Contact cadence is very important to measure and manage marketing campaigns throughout the course of a year.  Cadence starts with a strategic plan on implementing and using a marketing automation system.  A core component of this overall strategy is developing and managing a campaign calendar that plans contacts over the course of a year.  Who you are contacting with the right content and how often.  This helps build the proper cadence and keeps your database and relationships healthy.

Cadence Benefits: A well planned annual campaign calendar with the proper target audience lead to  increased conversion/response rates, better qualified opportunities with shorter sales cycles and strong credible relationships.  If you execute a well planned campaign schedule with high value content in measured sequences, not only will your campaigns increase in effectiveness, you may find your database contacts actually look forward to your contact.

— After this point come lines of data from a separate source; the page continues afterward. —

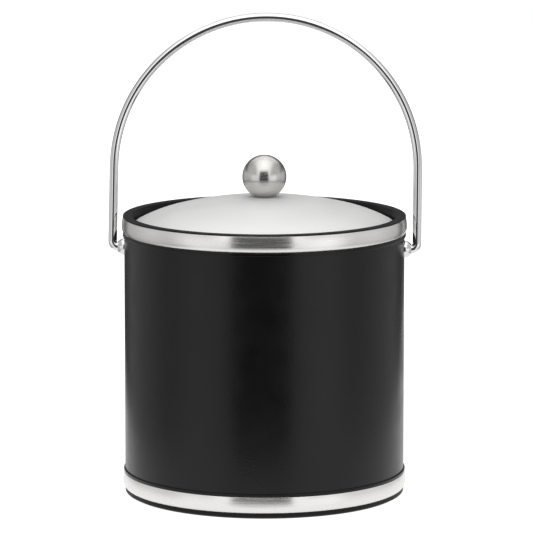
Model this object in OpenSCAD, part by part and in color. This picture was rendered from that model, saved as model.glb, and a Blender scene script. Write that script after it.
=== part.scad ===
// Insulated ice bucket with a lift-off domed lid and a swinging bail handle.
// +Z is up and the bail's pivot axis runs along X.
// The origin is the centre of the circle that the foot ring rests on.
// All sizes are millimetres.

/* [Body] */
// Outside radius of the body, over the leatherette skin
body_r = 89; // [86:0.5:92]
// Height from the table to the top of the upper metal band
body_h = 177.5; // [170:0.5:185]
// Thickness of the leatherette skin
skin_t = 0.8; // [0.6:0.1:1]
// Thickness of the fibreboard shell under the skin
shell_t = 2; // [1.7:0.1:2.2]

/* [Metal bands] */
// Height of the upper band
top_band_h = 10.5; // [8:0.5:12]
// Height of the lower band
bottom_band_h = 10; // [8:0.5:12]
// How far a band's upper edge stands out from the skin
band_edge = 0.8; // [0.7:0.1:1.2]
// How far a band's widest line stands out past its upper edge
band_crown = 0.7; // [0.4:0.1:1]
// Radius of a band's section below its widest line
band_curl_r = 6; // [4:0.5:8]
// Height of the black bead beside each band
bead_h = 2; // [1.6:0.1:2.6]

/* [Base] */
// Height of the lower band's bottom edge above the table
foot_h = 3.9; // [3:0.1:5]
// How far the rubber foot ring is set in from the body's side
foot_inset = 2; // [2:0.5:6]

/* [Liner] */
// Inside radius of the liner at its mouth
mouth_r = 78.5; // [76:0.5:79]
// Inside radius of the liner at its floor
floor_r = 74; // [72:0.5:75.5]
// Height of the inside floor above the table
floor_z = 15; // [14:0.5:20]
// Wall thickness of the liner
liner_t = 2; // [1.6:0.1:2.1]
// Depth of the lid seat below the upper band's top
seat_depth = 6.4; // [6:0.1:7]

/* [Lid] */
// Radius of the lid over its rolled hem
lid_r = 82; // [81.5:0.1:83]
// Radius of curvature of the dome's middle
crown_r = 235; // [220:5:260]
// Radius of curvature of the dome's shoulder
shoulder_r = 100; // [90:5:120]
// Distance from the axis at which the dome's shoulder begins
shoulder_start = 60; // [54:1:66]
// Radius of the knob
knob_r = 14; // [12:0.5:16]

/* [Bail handle] */
// Radius of the bail's rod
rod_r = 2.75; // [2.5:0.05:2.8]
// Gap between the skin and the rod's centre line
bail_gap = 7.85; // [7.5:0.05:9]
// Length of a leg from the pivot axis to the start of the arch
leg_h = 51; // [46:0.2:60]
// How far the bail leans back at rest, in degrees from upright
bail_lean = 14; // [0:1:20]
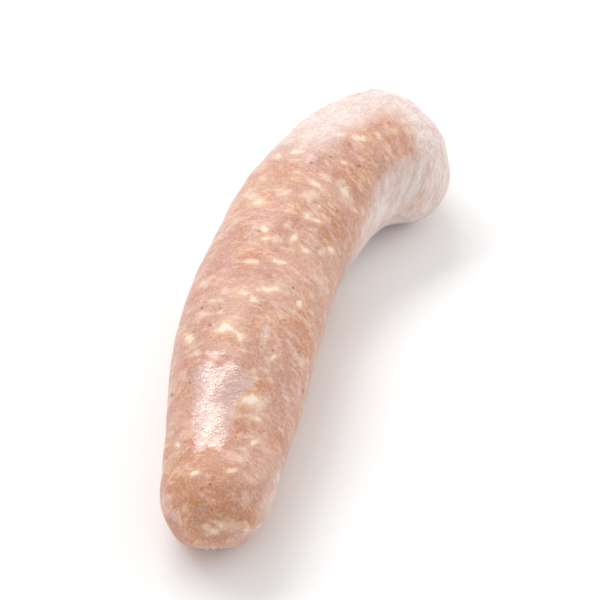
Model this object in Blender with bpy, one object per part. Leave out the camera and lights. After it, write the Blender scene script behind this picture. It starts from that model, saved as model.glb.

Risks with Poor Cadence: With random, excessive and unplanned marketing campaign contact, an organization risks dramatically lowered campaign conversion rates and damaged perception.  Customer may perceive that you are simply “spamming” and not really providing high value content at the right time in their buying cycle. If you exceed  cadence with customers, they will disengage. Very simple.

Ideas for Developing Proper Cadence with Marketing Automation

  • Develop an annual campaign calendar and share with your entire organization and partner channel.
  • Segment your audience based on their needs and place in their buying cycle.  Provide the right content to the right audience at the right time.
  • Provide a balance of “free” content downloads and high value content where contacts fill out simple forms.
  • A well-planned marketing schedule allows your database “rest” to build anticipation and increase conversion rates with your next contact.

Contact cadence using a marketing automation system enables an organization to manage customer contacts and increase overall effectiveness and conversions.